─── SOURCE DATA ───

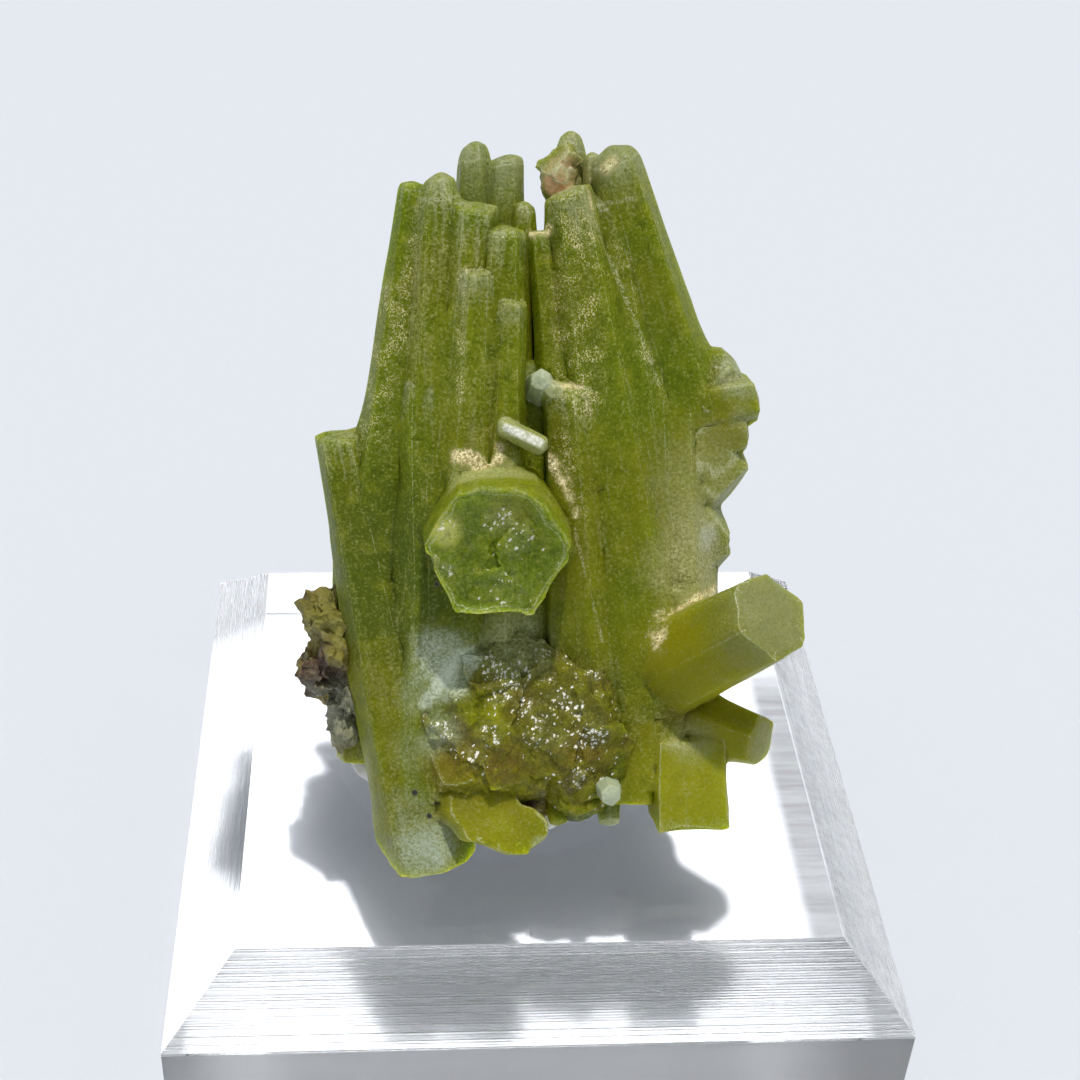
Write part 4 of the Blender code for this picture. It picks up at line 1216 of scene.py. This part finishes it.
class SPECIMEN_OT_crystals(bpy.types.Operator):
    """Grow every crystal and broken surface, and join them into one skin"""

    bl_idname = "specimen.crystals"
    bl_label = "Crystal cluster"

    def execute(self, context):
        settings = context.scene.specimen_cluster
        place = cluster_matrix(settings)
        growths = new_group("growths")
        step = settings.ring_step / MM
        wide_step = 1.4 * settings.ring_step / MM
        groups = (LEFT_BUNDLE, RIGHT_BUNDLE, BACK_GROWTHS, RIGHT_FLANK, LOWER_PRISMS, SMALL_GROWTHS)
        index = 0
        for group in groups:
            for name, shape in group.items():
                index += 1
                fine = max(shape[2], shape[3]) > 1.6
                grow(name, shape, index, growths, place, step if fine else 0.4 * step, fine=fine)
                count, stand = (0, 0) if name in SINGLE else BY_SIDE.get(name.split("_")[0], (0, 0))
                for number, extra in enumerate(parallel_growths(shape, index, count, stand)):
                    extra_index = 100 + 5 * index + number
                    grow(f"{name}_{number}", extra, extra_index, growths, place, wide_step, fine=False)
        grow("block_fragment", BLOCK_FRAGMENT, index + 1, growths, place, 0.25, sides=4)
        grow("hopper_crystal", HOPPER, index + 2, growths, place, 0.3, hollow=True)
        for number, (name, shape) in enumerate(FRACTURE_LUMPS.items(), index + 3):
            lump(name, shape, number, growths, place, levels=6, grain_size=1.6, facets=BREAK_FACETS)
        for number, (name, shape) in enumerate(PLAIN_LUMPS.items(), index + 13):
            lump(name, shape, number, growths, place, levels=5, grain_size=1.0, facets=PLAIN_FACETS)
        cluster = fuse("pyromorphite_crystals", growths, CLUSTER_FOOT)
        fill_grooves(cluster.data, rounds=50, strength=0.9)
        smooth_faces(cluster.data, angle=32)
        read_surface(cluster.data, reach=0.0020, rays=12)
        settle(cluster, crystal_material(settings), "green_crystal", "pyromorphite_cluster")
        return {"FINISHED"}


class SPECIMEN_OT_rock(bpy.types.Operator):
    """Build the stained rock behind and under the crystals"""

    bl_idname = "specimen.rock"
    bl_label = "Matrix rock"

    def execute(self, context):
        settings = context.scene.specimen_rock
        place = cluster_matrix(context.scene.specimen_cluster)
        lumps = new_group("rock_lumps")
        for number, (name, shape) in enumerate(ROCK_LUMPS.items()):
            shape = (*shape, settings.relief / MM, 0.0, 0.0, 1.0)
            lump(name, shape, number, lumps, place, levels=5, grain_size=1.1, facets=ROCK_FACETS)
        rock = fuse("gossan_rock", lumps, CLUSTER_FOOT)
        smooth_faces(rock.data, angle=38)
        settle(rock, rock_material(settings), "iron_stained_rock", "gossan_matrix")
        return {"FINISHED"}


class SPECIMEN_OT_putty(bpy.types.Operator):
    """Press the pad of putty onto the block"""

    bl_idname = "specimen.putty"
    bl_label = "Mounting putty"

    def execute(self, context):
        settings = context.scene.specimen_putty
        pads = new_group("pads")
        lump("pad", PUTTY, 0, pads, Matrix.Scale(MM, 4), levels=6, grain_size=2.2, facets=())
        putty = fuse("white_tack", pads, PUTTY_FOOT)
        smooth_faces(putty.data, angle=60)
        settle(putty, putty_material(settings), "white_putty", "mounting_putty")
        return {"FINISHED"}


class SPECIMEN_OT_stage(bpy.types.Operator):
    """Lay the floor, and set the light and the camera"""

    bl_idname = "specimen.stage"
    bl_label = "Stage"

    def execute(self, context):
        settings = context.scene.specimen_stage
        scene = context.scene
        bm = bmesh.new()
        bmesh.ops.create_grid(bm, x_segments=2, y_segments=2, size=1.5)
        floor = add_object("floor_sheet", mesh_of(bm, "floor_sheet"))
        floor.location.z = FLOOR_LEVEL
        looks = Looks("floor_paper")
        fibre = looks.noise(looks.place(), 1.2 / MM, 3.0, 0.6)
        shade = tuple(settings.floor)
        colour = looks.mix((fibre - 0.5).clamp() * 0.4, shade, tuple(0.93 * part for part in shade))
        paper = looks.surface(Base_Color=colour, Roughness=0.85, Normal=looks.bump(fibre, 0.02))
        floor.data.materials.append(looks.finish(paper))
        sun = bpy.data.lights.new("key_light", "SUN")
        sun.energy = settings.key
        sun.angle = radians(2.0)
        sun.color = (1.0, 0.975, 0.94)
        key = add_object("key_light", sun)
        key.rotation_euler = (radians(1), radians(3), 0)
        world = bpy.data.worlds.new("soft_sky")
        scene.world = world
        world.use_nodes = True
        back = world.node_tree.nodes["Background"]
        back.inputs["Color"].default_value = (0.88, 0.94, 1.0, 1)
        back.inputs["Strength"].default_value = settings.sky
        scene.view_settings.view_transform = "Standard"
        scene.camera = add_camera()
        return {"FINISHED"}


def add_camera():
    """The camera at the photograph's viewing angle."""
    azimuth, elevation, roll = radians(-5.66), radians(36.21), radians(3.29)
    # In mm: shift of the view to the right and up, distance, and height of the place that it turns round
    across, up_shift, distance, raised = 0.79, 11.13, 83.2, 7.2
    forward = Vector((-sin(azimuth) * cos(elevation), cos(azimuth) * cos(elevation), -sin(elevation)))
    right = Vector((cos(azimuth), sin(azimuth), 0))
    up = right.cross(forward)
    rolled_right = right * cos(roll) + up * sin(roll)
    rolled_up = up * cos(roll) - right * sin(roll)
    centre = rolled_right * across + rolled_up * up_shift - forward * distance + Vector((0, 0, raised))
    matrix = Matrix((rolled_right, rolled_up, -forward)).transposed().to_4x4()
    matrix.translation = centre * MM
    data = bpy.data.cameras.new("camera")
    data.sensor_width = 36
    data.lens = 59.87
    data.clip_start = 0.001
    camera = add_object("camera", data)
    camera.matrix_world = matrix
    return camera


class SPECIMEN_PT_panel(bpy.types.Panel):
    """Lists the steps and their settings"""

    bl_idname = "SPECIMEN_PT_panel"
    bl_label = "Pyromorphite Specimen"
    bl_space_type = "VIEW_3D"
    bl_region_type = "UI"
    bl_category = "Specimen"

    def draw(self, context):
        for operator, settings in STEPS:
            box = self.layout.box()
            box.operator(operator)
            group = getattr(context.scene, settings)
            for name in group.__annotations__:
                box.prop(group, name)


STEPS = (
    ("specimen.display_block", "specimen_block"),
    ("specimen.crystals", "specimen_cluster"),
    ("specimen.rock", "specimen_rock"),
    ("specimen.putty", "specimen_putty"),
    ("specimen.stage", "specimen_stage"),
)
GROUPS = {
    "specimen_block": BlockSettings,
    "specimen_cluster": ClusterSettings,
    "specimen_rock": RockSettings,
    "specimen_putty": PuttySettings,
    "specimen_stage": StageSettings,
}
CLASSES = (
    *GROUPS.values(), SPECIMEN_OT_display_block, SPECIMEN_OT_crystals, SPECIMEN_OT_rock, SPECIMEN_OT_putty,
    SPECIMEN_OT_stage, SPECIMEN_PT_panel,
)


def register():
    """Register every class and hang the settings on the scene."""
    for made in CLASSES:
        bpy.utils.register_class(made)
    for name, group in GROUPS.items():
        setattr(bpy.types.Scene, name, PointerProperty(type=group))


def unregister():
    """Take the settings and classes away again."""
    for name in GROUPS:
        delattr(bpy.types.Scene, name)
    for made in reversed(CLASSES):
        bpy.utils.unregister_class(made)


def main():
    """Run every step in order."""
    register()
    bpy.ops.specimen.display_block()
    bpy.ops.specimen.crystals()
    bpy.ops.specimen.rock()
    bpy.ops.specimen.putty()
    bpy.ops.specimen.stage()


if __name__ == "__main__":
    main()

───

OBJECTIVE: Return what is listed above, exactly and completely.

TASK SOLUTION:
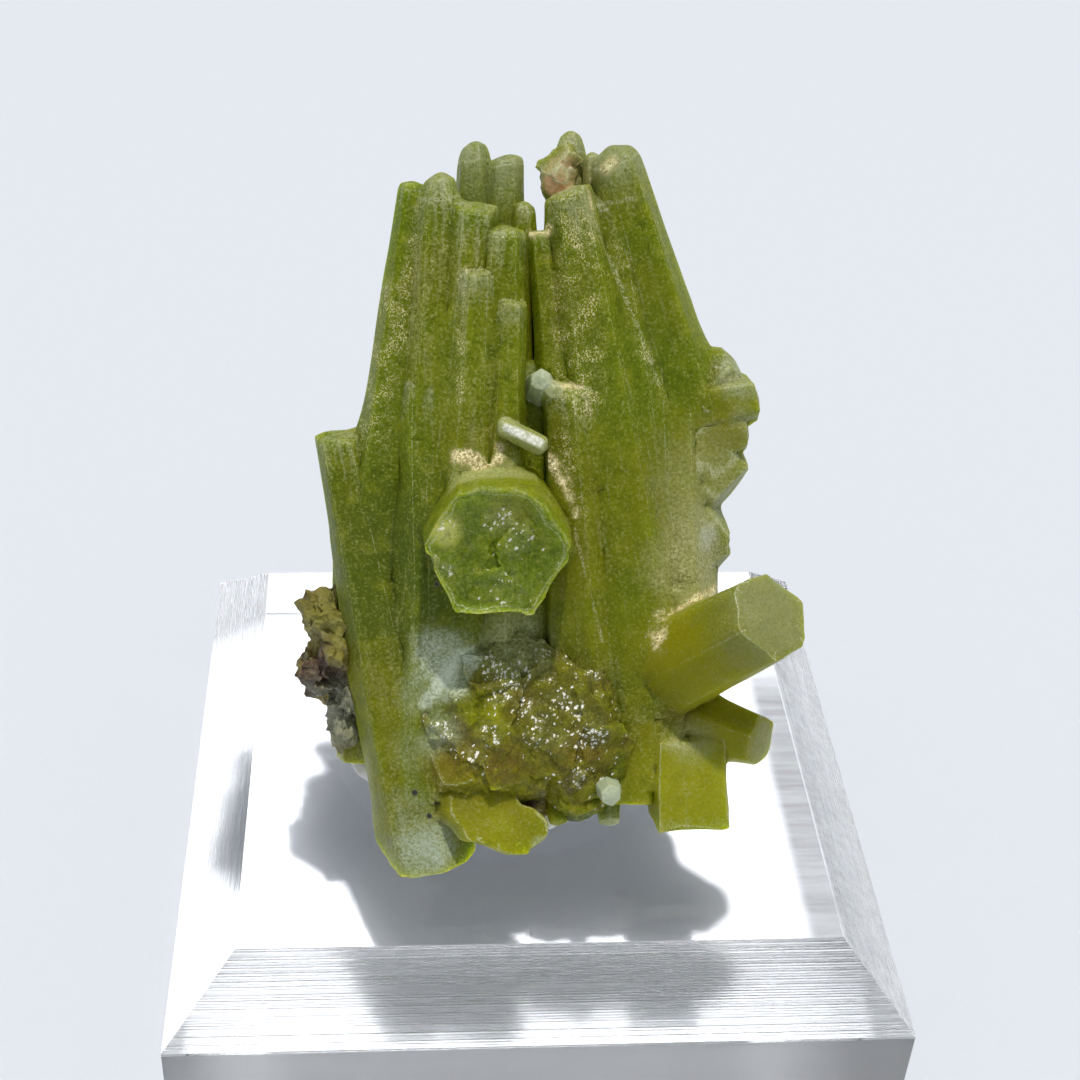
Write part 4 of the Blender code for this picture. It picks up at line 1216 of scene.py. This part finishes it.
class SPECIMEN_OT_crystals(bpy.types.Operator):
    """Grow every crystal and broken surface, and join them into one skin"""

    bl_idname = "specimen.crystals"
    bl_label = "Crystal cluster"

    def execute(self, context):
        settings = context.scene.specimen_cluster
        place = cluster_matrix(settings)
        growths = new_group("growths")
        step = settings.ring_step / MM
        wide_step = 1.4 * settings.ring_step / MM
        groups = (LEFT_BUNDLE, RIGHT_BUNDLE, BACK_GROWTHS, RIGHT_FLANK, LOWER_PRISMS, SMALL_GROWTHS)
        index = 0
        for group in groups:
            for name, shape in group.items():
                index += 1
                fine = max(shape[2], shape[3]) > 1.6
                grow(name, shape, index, growths, place, step if fine else 0.4 * step, fine=fine)
                count, stand = (0, 0) if name in SINGLE else BY_SIDE.get(name.split("_")[0], (0, 0))
                for number, extra in enumerate(parallel_growths(shape, index, count, stand)):
                    extra_index = 100 + 5 * index + number
                    grow(f"{name}_{number}", extra, extra_index, growths, place, wide_step, fine=False)
        grow("block_fragment", BLOCK_FRAGMENT, index + 1, growths, place, 0.25, sides=4)
        grow("hopper_crystal", HOPPER, index + 2, growths, place, 0.3, hollow=True)
        for number, (name, shape) in enumerate(FRACTURE_LUMPS.items(), index + 3):
            lump(name, shape, number, growths, place, levels=6, grain_size=1.6, facets=BREAK_FACETS)
        for number, (name, shape) in enumerate(PLAIN_LUMPS.items(), index + 13):
            lump(name, shape, number, growths, place, levels=5, grain_size=1.0, facets=PLAIN_FACETS)
        cluster = fuse("pyromorphite_crystals", growths, CLUSTER_FOOT)
        fill_grooves(cluster.data, rounds=50, strength=0.9)
        smooth_faces(cluster.data, angle=32)
        read_surface(cluster.data, reach=0.0020, rays=12)
        settle(cluster, crystal_material(settings), "green_crystal", "pyromorphite_cluster")
        return {"FINISHED"}


class SPECIMEN_OT_rock(bpy.types.Operator):
    """Build the stained rock behind and under the crystals"""

    bl_idname = "specimen.rock"
    bl_label = "Matrix rock"

    def execute(self, context):
        settings = context.scene.specimen_rock
        place = cluster_matrix(context.scene.specimen_cluster)
        lumps = new_group("rock_lumps")
        for number, (name, shape) in enumerate(ROCK_LUMPS.items()):
            shape = (*shape, settings.relief / MM, 0.0, 0.0, 1.0)
            lump(name, shape, number, lumps, place, levels=5, grain_size=1.1, facets=ROCK_FACETS)
        rock = fuse("gossan_rock", lumps, CLUSTER_FOOT)
        smooth_faces(rock.data, angle=38)
        settle(rock, rock_material(settings), "iron_stained_rock", "gossan_matrix")
        return {"FINISHED"}


class SPECIMEN_OT_putty(bpy.types.Operator):
    """Press the pad of putty onto the block"""

    bl_idname = "specimen.putty"
    bl_label = "Mounting putty"

    def execute(self, context):
        settings = context.scene.specimen_putty
        pads = new_group("pads")
        lump("pad", PUTTY, 0, pads, Matrix.Scale(MM, 4), levels=6, grain_size=2.2, facets=())
        putty = fuse("white_tack", pads, PUTTY_FOOT)
        smooth_faces(putty.data, angle=60)
        settle(putty, putty_material(settings), "white_putty", "mounting_putty")
        return {"FINISHED"}


class SPECIMEN_OT_stage(bpy.types.Operator):
    """Lay the floor, and set the light and the camera"""

    bl_idname = "specimen.stage"
    bl_label = "Stage"

    def execute(self, context):
        settings = context.scene.specimen_stage
        scene = context.scene
        bm = bmesh.new()
        bmesh.ops.create_grid(bm, x_segments=2, y_segments=2, size=1.5)
        floor = add_object("floor_sheet", mesh_of(bm, "floor_sheet"))
        floor.location.z = FLOOR_LEVEL
        looks = Looks("floor_paper")
        fibre = looks.noise(looks.place(), 1.2 / MM, 3.0, 0.6)
        shade = tuple(settings.floor)
        colour = looks.mix((fibre - 0.5).clamp() * 0.4, shade, tuple(0.93 * part for part in shade))
        paper = looks.surface(Base_Color=colour, Roughness=0.85, Normal=looks.bump(fibre, 0.02))
        floor.data.materials.append(looks.finish(paper))
        sun = bpy.data.lights.new("key_light", "SUN")
        sun.energy = settings.key
        sun.angle = radians(2.0)
        sun.color = (1.0, 0.975, 0.94)
        key = add_object("key_light", sun)
        key.rotation_euler = (radians(1), radians(3), 0)
        world = bpy.data.worlds.new("soft_sky")
        scene.world = world
        world.use_nodes = True
        back = world.node_tree.nodes["Background"]
        back.inputs["Color"].default_value = (0.88, 0.94, 1.0, 1)
        back.inputs["Strength"].default_value = settings.sky
        scene.view_settings.view_transform = "Standard"
        scene.camera = add_camera()
        return {"FINISHED"}


def add_camera():
    """The camera at the photograph's viewing angle."""
    azimuth, elevation, roll = radians(-5.66), radians(36.21), radians(3.29)
    # In mm: shift of the view to the right and up, distance, and height of the place that it turns round
    across, up_shift, distance, raised = 0.79, 11.13, 83.2, 7.2
    forward = Vector((-sin(azimuth) * cos(elevation), cos(azimuth) * cos(elevation), -sin(elevation)))
    right = Vector((cos(azimuth), sin(azimuth), 0))
    up = right.cross(forward)
    rolled_right = right * cos(roll) + up * sin(roll)
    rolled_up = up * cos(roll) - right * sin(roll)
    centre = rolled_right * across + rolled_up * up_shift - forward * distance + Vector((0, 0, raised))
    matrix = Matrix((rolled_right, rolled_up, -forward)).transposed().to_4x4()
    matrix.translation = centre * MM
    data = bpy.data.cameras.new("camera")
    data.sensor_width = 36
    data.lens = 59.87
    data.clip_start = 0.001
    camera = add_object("camera", data)
    camera.matrix_world = matrix
    return camera


class SPECIMEN_PT_panel(bpy.types.Panel):
    """Lists the steps and their settings"""

    bl_idname = "SPECIMEN_PT_panel"
    bl_label = "Pyromorphite Specimen"
    bl_space_type = "VIEW_3D"
    bl_region_type = "UI"
    bl_category = "Specimen"

    def draw(self, context):
        for operator, settings in STEPS:
            box = self.layout.box()
            box.operator(operator)
            group = getattr(context.scene, settings)
            for name in group.__annotations__:
                box.prop(group, name)


STEPS = (
    ("specimen.display_block", "specimen_block"),
    ("specimen.crystals", "specimen_cluster"),
    ("specimen.rock", "specimen_rock"),
    ("specimen.putty", "specimen_putty"),
    ("specimen.stage", "specimen_stage"),
)
GROUPS = {
    "specimen_block": BlockSettings,
    "specimen_cluster": ClusterSettings,
    "specimen_rock": RockSettings,
    "specimen_putty": PuttySettings,
    "specimen_stage": StageSettings,
}
CLASSES = (
    *GROUPS.values(), SPECIMEN_OT_display_block, SPECIMEN_OT_crystals, SPECIMEN_OT_rock, SPECIMEN_OT_putty,
    SPECIMEN_OT_stage, SPECIMEN_PT_panel,
)


def register():
    """Register every class and hang the settings on the scene."""
    for made in CLASSES:
        bpy.utils.register_class(made)
    for name, group in GROUPS.items():
        setattr(bpy.types.Scene, name, PointerProperty(type=group))


def unregister():
    """Take the settings and classes away again."""
    for name in GROUPS:
        delattr(bpy.types.Scene, name)
    for made in reversed(CLASSES):
        bpy.utils.unregister_class(made)


def main():
    """Run every step in order."""
    register()
    bpy.ops.specimen.display_block()
    bpy.ops.specimen.crystals()
    bpy.ops.specimen.rock()
    bpy.ops.specimen.putty()
    bpy.ops.specimen.stage()


if __name__ == "__main__":
    main()